The Korea Herald

지나쌤

Lotte chairman set to oust rebel brother from company

Father to withdraw from board of key group affiliate

By Korea Herald

Published : March 7, 2016 - 19:37

    • Link copied

Lotte Group chairman Shin Dong-bin has sued the management of Kojyunsya, the de facto holding company of the 90 trillion won-business empire ($8.1 billion), in a suit that may end up ousting the company president, his older brother Shin Dong-joo, indefinitely.

According to Lotte officials, Dong-bin in January filed a suit against the shareholders and management of Kojyunsya demanding a nullification of the company’s October 2015 decision to dismiss him from his position as a registered director and appoint Dong-joo as the president.

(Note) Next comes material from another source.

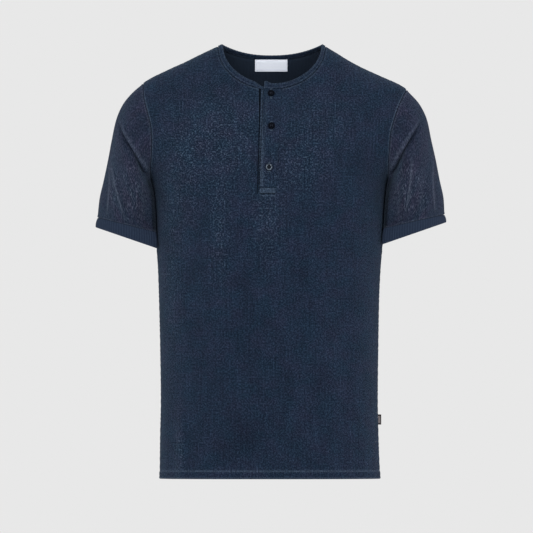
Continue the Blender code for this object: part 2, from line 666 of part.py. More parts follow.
def make_front(collection):
    right, right_lean = folded_half(RIGHT, FRONT)
    left, left_lean = folded_half(LEFT, FRONT)
    share = np.arange(1, SLIT_CELLS)[None, :] / SLIT_CELLS
    x = right[:, :1, 0] + (left[:, :1, 0] - right[:, :1, 0]) * share
    z = right[:, :1, 2] + (left[:, :1, 2] - right[:, :1, 2]) * share
    between = on_form(x, z, FRONT)
    between_lean = form_normal(between, FRONT)
    rise = fold_rise("front", x, z)
    rise[:2] += HEM_RISE
    between = between + between_lean * rise[..., None] + np.array([0, -SEAM_GAP / 2, 0])
    outer = np.concatenate([right[:, ::-1], between, left], axis=1)
    lean = np.concatenate([right_lean[:, ::-1], between_lean, left_lean], axis=1)
    slit_row = 2 + BODY_LEVELS.index(PLACKET_FOOT_LEVEL)
    cut_out = np.zeros((outer.shape[0] - 1, outer.shape[1] - 1), bool)
    cut_out[slit_row:, HALF_CELLS:HALF_CELLS + SLIT_CELLS] = True
    shape = cloth_wall(outer, outer - lean * wall_depth(outer), cut_out=cut_out)
    return piece_from(shape, "front", "terry", collection)


def make_back(collection):
    right, right_lean = folded_half(RIGHT, BACK)
    left, left_lean = folded_half(LEFT, BACK)
    outer = np.concatenate([right[:, :0:-1], left], axis=1)
    lean = np.concatenate([right_lean[:, :0:-1], left_lean], axis=1)
    shape = cloth_wall(outer, outer - lean * wall_depth(outer))
    return piece_from(shape, "back", "terry", collection)


# ---- neckband and placket -------------------------------------------------------------------
def neck_turns(side, face):
    """Turns at the panel's own points along its neckline, from the shoulder point on."""
    edge = neck_edge(side, face)[::-1]
    return np.arccos(np.clip(np.abs(edge[:, 0]) / HALF_WIDTH[side](0), 0, 1))


def band_edges():
    """Seam and free edge of the neckband, from its under end round the back to its over end."""
    def front_run(side, end_x):
        turns = neck_turns(side, FRONT)
        last = math.acos(side * end_x / HALF_WIDTH[side](0))
        turns = np.concatenate([turns, np.linspace(turns[-1], last, BAND_END_CELLS + 1)[1:]])
        seam = np.stack(front_neck(side, turns), axis=1)
        free = np.stack([side * HALF_WIDTH[side](BAND_RISE) * np.cos(turns),
                         BAND_RISE * np.cos(turns) - BAND_FRONT_DROP * np.sin(turns)], axis=1)
        return seam, free

    def back_run(side):
        turns = neck_turns(side, BACK)
        seam = np.stack(back_neck(side, turns), axis=1)
        half = HALF_WIDTH[side](BAND_RISE)
        x = half * np.cos(turns)
        dip = (BAND_BACK_DROP + BAND_RISE) * (1 - (x / half) ** BACK_NECK_POWER)
        return seam, np.stack([side * x, BAND_RISE - dip], axis=1)

    under = [part[::-1] for part in front_run(RIGHT, BAND_UNDER_END)]
    behind_left = [part[::-1] for part in back_run(LEFT)]
    runs = [(under, FRONT, slice(None)), (back_run(RIGHT), BACK, slice(1, None)),
            (behind_left, BACK, slice(1, None)), (front_run(LEFT, BAND_OVER_END), FRONT, slice(1, None))]
    seam = np.concatenate([run[0][keep] for run, _, keep in runs])
    free = np.concatenate([run[1][keep] for run, _, keep in runs])
    faces = np.concatenate([np.full(len(run[0][keep]), face) for run, face, keep in runs])
    return seam, free, faces


def make_neckband(collection):
    seam, free, faces = band_edges()
    count = len(seam)
    under_side = np.arange(count) <= NECK_CELLS[FRONT] + BAND_END_CELLS
    sunk = BAND_SINK * ease((seam[:, 0] - BAND_SINK_START) / (BAND_SINK_END - BAND_SINK_START))
    sunk = np.where(under_side, sunk, 0)
    loops = []
    for k in range(count):
        loop = []
        for point in BAND_PROFILE:
            x, z = seam[k] + (free[k] - seam[k]) * point.share
            place = on_form(x, z, faces[k])
            out = form_normal(place, faces[k])
            loop.append(place + out * (point.rise - sunk[k]))
        loops.append(loop)
    shape = bmesh.new()
    rings = [[shape.verts.new(point) for point in loop] for loop in loops]
    for one, other in zip(rings, rings[1:]):
        for k in range(len(one) - 1):
            shape.faces.new([one[k], one[k + 1], other[k + 1], other[k]])
        rim(shape, one[0], other[0], one[-1], other[-1])
    shape.faces.new(rings[0])
    shape.faces.new(rings[-1])
    bmesh.ops.triangulate(shape, faces=shape.faces)
    return piece_from(shape, "neckband", "rib", collection)


def strip_on_front(top_ends, foot_ends, foot_level, levels, cells):
    """A grid on the front's form, between two straight edges, from its foot to the neckline."""
    top_x = np.linspace(*top_ends, cells + 1)
    foot_x = np.linspace(*foot_ends, cells + 1)
    top_z = front_neck_level(top_x) - SEAM_GAP
    share = np.asarray(levels)[:, None]
    x = foot_x + (top_x - foot_x) * share
    z = foot_level + (top_z - foot_level) * share
    return on_form(x, z, FRONT)


def make_placket_top(collection):
    """Doubled cloth, folded at its free edge, with a stitched box at its foot."""
    length = -NECK_FRONT_DROP - PLACKET_FOOT_LEVEL
    box = PLACKET_BOX / length
    over_box = (PLACKET_BOX + PLACKET_STEP) / length
    levels = np.concatenate([[0, box], np.linspace(over_box, 1, PLACKET_ROWS + 1)])
    points = strip_on_front((PLACKET_TOP_EDGE, PLACKET_TOP_SEAM - SEAM_GAP),
                            (PLACKET_FOOT_EDGE, PLACKET_FOOT_SEAM - SEAM_GAP),
                            PLACKET_FOOT_LEVEL + SEAM_GAP, levels, PLACKET_CELLS)
    out = form_normal(points, FRONT)
    rise = np.full(points.shape[:2], PLACKET_RISE)
    rise[:2] += PLACKET_RISE
    rise[:, 0] += PLACKET_RISE / 2
    outer = points + out * rise[..., None]
    inner = points + out * (PLACKET_RISE - PLACKET_THICKNESS)
    return piece_from(cloth_wall(outer, inner), "placket_top", "terry", collection)


def make_placket_under(collection):
    """The strip behind it, which shows a little past the upper one's free edge."""
    points = strip_on_front((UNDER_EDGE, UNDER_FAR_EDGE), (UNDER_EDGE, UNDER_FAR_EDGE),
                            UNDER_FOOT_LEVEL, np.linspace(0, 1, PLACKET_ROWS + 1), PLACKET_CELLS)
    out = form_normal(points, FRONT)
    outer = points - out * (CLOTH + SEAM_GAP)
    return piece_from(cloth_wall(outer, outer - out * CLOTH), "placket_under", "terry", collection)


# ---- buttons, label and tag -----------------------------------------------------------------
def make_button(number, button, collection, cutters):
    """A turned disc with a dished face and a rolled rim, drilled with four holes."""
    radius, half = BUTTON_DIAMETER / 2, BUTTON_THICKNESS / 2
    profile = [(point.reach * radius, 0, point.height * half) for point in BUTTON_PROFILE]
    mesh = bpy.data.meshes.new(f"button_{number}")
    mesh.from_pydata(profile, [(k, k + 1) for k in range(len(profile) - 1)], [])
    made = bpy.data.objects.new(f"button_{number}", mesh)
    collection.objects.link(made)
    mesh.materials.append(finish_material("button"))
    turned = made.modifiers.new("turned", "SCREW")
    turned.steps = turned.render_steps = BUTTON_SIDES
    turned.use_merge_vertices = True
    turned.merge_threshold = 0.0001

    drill_shape = bmesh.new()
    for across in (-1, 1):
        for up in (-1, 1):
            bit = bmesh.ops.create_cone(
                drill_shape, cap_ends=True, segments=DRILL_SIDES, radius1=BUTTON_HOLE / 2,
                radius2=BUTTON_HOLE / 2, depth=4 * BUTTON_THICKNESS)
            bmesh.ops.translate(drill_shape, verts=bit["verts"],
                                vec=(across * BUTTON_HOLE_SPREAD, up * BUTTON_HOLE_SPREAD, 0))
    drill_mesh = bpy.data.meshes.new(f"drill_{number}")
    drill_shape.to_mesh(drill_mesh)
    drill_shape.free()
    drill = bpy.data.objects.new(f"drill_{number}", drill_mesh)
    drill.hide_render = True
    drill.display_type = "WIRE"
    cutters.objects.link(drill)
    drilled = made.modifiers.new("drilled", "BOOLEAN")
    drilled.operation = "DIFFERENCE"
    drilled.object = drill

    seat = on_form(button.x, button.level, FRONT)
    out = form_normal(seat, FRONT)
    lift = 2 * PLACKET_RISE + SEAM_GAP + half
    for item in (made, drill):
        item.location = seat + out * lift
        item.rotation_euler = Vector(out).to_track_quat("Z", "Y").to_euler()
    return made


def make_label(collection):
    """A woven label behind the back neck; its ends are sewn to the back."""
    x = np.linspace(LABEL_LEFT, LABEL_RIGHT, LABEL_CELLS + 1)[None, :]
    z = np.linspace(LABEL_TOP, LABEL_FOOT, LABEL_ROWS + 1)[:, None]
    points = on_form(x, z, BACK)
    out = form_normal(points, BACK)
    back = points - out * (CLOTH + SEAM_GAP)
    return piece_from(cloth_wall(back, back - out * LABEL_THICKNESS), "neck_label", "label", collection)


def make_tag(collection):
    """A folded tag that stands out of the side seam."""
    middle = (TAG_TOP + TAG_FOOT) / 2
    root = float(HALF_WIDTH[LEFT](middle)) + 2 * SEAM_GAP
    shape = bmesh.new()
    bmesh.ops.create_cube(shape, size=1)
    bmesh.ops.scale(shape, vec=(TAG_REACH, TAG_THICKNESS, TAG_TOP - TAG_FOOT), verts=shape.verts)
    bmesh.ops.translate(shape, vec=(root + TAG_REACH / 2, 0, middle), verts=shape.verts)
    fold = [edge for edge in shape.edges
            if all(vert.co.x > root + TAG_REACH / 2 for vert in edge.verts)
            and abs(edge.verts[0].co.z - edge.verts[1].co.z) > TAG_REACH]
    bmesh.ops.bevel(shape, geom=fold, offset=TAG_THICKNESS * 0.4, segments=3, affect="EDGES")
    return piece_from(shape, "side_tag", "tag", collection)


def clear_scene():
    for old in list(bpy.data.objects):
        bpy.data.objects.remove(old)


def build():
    clear_scene()
    shirt = shirt_collection()
    cutters = bpy.data.collections.new("cutters")
    bpy.context.scene.collection.children.link(cutters)
    make_front(shirt)
    make_back(shirt)
    for side in (RIGHT, LEFT):
        make_sleeve(side, shirt)
        make_cuff(side, shirt)
    make_neckband(shirt)
    make_placket_top(shirt)
    make_placket_under(shirt)
    for number, button in enumerate(BUTTONS, start=1):
        make_button(number, button, shirt, cutters)
    make_label(shirt)
    make_tag(shirt)


build()
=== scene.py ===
"""A collarless navy towelling shirt with a buttoned placket, filled out as worn, in a pale studio.

Metres, +Z up, the front faces -Y and the wearer's left is +X. Every piece of cloth is a thin wall on
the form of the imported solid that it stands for. Tables that go through in_metres give millimetres,
and shares and strengths in thousandths.
"""

import math
from collections import namedtuple

import bmesh
import bpy
import numpy as np
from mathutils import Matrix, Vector


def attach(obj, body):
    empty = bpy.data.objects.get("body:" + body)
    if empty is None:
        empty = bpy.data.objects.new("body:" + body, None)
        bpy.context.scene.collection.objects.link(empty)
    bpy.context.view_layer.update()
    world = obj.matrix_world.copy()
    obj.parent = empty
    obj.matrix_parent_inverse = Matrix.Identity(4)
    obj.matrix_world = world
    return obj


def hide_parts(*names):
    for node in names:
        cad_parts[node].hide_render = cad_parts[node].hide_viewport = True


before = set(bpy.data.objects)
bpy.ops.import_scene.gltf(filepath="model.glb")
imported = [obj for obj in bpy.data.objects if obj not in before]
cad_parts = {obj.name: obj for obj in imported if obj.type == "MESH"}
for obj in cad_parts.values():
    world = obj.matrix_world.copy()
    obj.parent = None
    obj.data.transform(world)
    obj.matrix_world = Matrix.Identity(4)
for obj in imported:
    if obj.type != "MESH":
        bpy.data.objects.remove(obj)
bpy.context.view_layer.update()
RIGHT, LEFT = -1, 1       # the wearer's sides, by the sign of x
FRONT, BACK = -1, 1       # by the sign of y

# ==== Front and back panels ==================================================================
# Two panels of short-pile towelling jersey, knitted with a looped face and a plain back, cut to
# one rounded form and sewn together down the sides and over the shoulders. Their lower edge is
# turned up and held by two rows of stitches.

CLOTH = 0.0020            # thickness, pile included
SEAM_GAP = 0.0003
SQUARENESS = 2.3          # of the body's level sections: 2 is an ellipse
HEM_LEVEL, HEM_HEIGHT, HEM_RISE = -0.7170, 0.0130, 0.0006
UNDERARM_LEVEL = -0.2210
NECK_FRONT_DROP, NECK_BACK_DROP, BACK_NECK_POWER = 0.0710, 0.0205, 2.3
PLACKET_SLIT_X = -0.0200
PLACKET_TOP_EDGE, PLACKET_TOP_SEAM = -0.0121, 0.0180
PLACKET_FOOT_EDGE, PLACKET_FOOT_SEAM = -0.0197, 0.0093
PLACKET_FOOT_LEVEL = -0.2440


def in_metres(kind, *table):
    """The rows of a table that is given in thousandths."""
    return [kind(*(value / 1000 for value in row)) for row in table]


Section = namedtuple("Section", "level right left front back")
SECTIONS = in_metres(
    Section,
    (-717, 184.2, 180.5, 115, 115), (-652, 183.6, 178, 113, 112), (-586, 182.3, 176.6, 112, 109),
    (-500, 183.4, 177.5, 112.5, 106), (-420, 185.3, 178.9, 114.5, 106.5),
    (-370, 187, 181.2, 116, 108.5), (-334, 189.3, 184.2, 117.2, 110.5),
    (-307, 190.8, 186.4, 117.8, 112), (-270, 192.3, 188.6, 118, 113.8),
    (-245, 194.4, 190.7, 117.6, 114.7), (-221, 200, 194.5, 116.5, 115),
    (-200, 212, 207, 114.8, 114.8), (-175, 224.5, 221.5, 110.5, 113.5),
    (-145, 232.5, 231.5, 102, 110.5), (-115, 234.5, 235, 89, 104.5), (-90, 229.5, 233, 76.5, 96.5),
    (-71.8, 221.5, 224.9, 66.5, 89), (-61.5, 212.5, 209.2, 61, 84), (-52, 197.8, 187.6, 57, 79),
    (-40, 172.8, 160.6, 52, 72), (-25, 140.2, 131, 46.2, 64), (-10, 109.6, 106.8, 40.5, 56),
    (0, 88, 90, 37, 50.5), (3.5, 80, 84, 35.5, 48.5), (10, 66, 70, 33, 45.5),
)
ArmholeRow = namedtuple("ArmholeRow", "right_x right_z left_x left_z")
ARMHOLE = in_metres(
    ArmholeRow,
    (212.5, -61.5, 224.9, -71.8), (211, -83, 214, -93.5), (205.8, -105.7, 204.5, -120),
    (199.5, -132, 198.5, -143), (197.5, -156, 196.2, -168), (198.5, -182, 194.8, -192),
    (200, -205, 194.2, -210), (200, -221, 194.5, -221),
)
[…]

Kojyunsya owns 28.1 percent of Lotte Holdings in Japan, which owns 99 percent of Hotel Lotte in Korea -- the de facto holding company of Lotte Group in Korea, which has businesses throughout South Korea, across Asia and in the U.S. 

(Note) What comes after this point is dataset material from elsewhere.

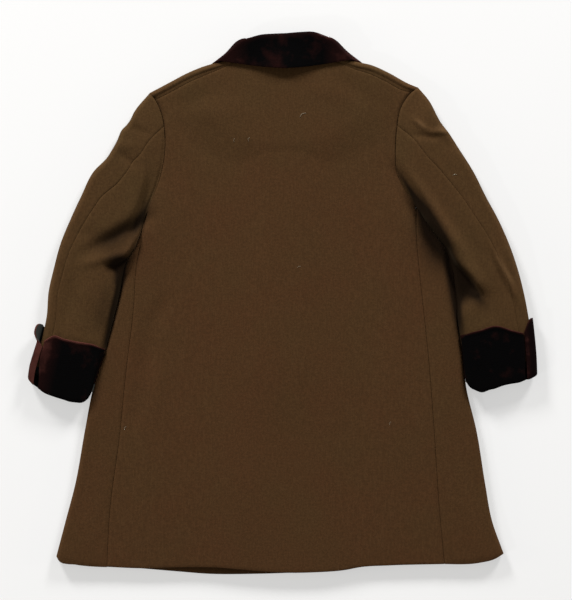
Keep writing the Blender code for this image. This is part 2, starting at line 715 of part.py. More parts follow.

Lotte founder Shin Kyuk-ho (Yonhap) Lotte founder Shin Kyuk-ho (Yonhap)

Dong-bin believes that his brother had masterminded the shareholders’ decision to dismiss him. Kojyunsya also approved the Shin brothers’ father Shin Kyuk-ho to sell one share of the company to Dong-joo, making him the largest shareholder of the company, and thus the president.

Dong-bin claimed that his senile father was unwell, unable to think properly, and therefore the old man’s sale of a company share to the eldest son should be nullified.

In Korea, a separate trial is being held over the 95-year-old Lotte general chairman’s mental status.

Kyuk-ho in February was ordered to receive an “intense” 2-week assessment of his cognitive health, after judges concluded that without severely testing the old man, they cannot discern whether his decision to dethrone his younger son Dong-bin is legitimate.

The senior Shin reportedly wrote a letter in July 2015 firing Dong-bin from all managerial positions, and appointing Dong-joo to lead both the Lotte operations in Korea and Japan.

This letter has been behind the long fraternal feud over the control of Lotte.

Although Dong-bin won approval from shareholders of Lotte in Korea as well as Lotte Holdings in Japan, Dong-joo has claimed legitimacy citing the company founder’s support. The letter is also believed to have persuaded major shareholders of Kojyunsya to take Dong-joo’s side.

If the court rules that Kyuk-ho is in need of medical or legal help, Dong-joo is likely to lose several suits he has filed against his younger brother and Lotte Korea management in order to win control of Lotte, because the patriarch’s order will be regarded as void.

The ruling is likely to affect the Japanese court, too, and Dong-joo may lose his seat in Kojyunsya as well, industry watchers said.

On Sunday, shareholders of Lotte Holdings in Japan voted in support of Dong-bin at the general meeting held upon request from Dong-joo.

The results of the slew of lawsuits is expected to consolidate Dong-bin’s control over Lotte once again. “Expelling Dong-joo from Kojyunsya will end the succession war at last,” a Lotte insider said.

In July, Dong-joo and Kyuk-ho were stripped of their power inside the company after unsuccessfully attempting to oust Dong-bin from the management.

Late Monday afternoon, in what seems to be the first retaliation against the “rebel,” Lotte Confectionary, one of the main pillars of Lotte Group Korea, announced that it will cease the contract with Lotte founder Kyuk-ho as the company’s registered director. The issue will be put to vote at the shareholders meeting later this month.

Shin’s age was cited as the reason for the severed relationship.

Hwang Kak-kyu, known as Dong-bin’s right-hand man, will replace the senior Shin, the company official said.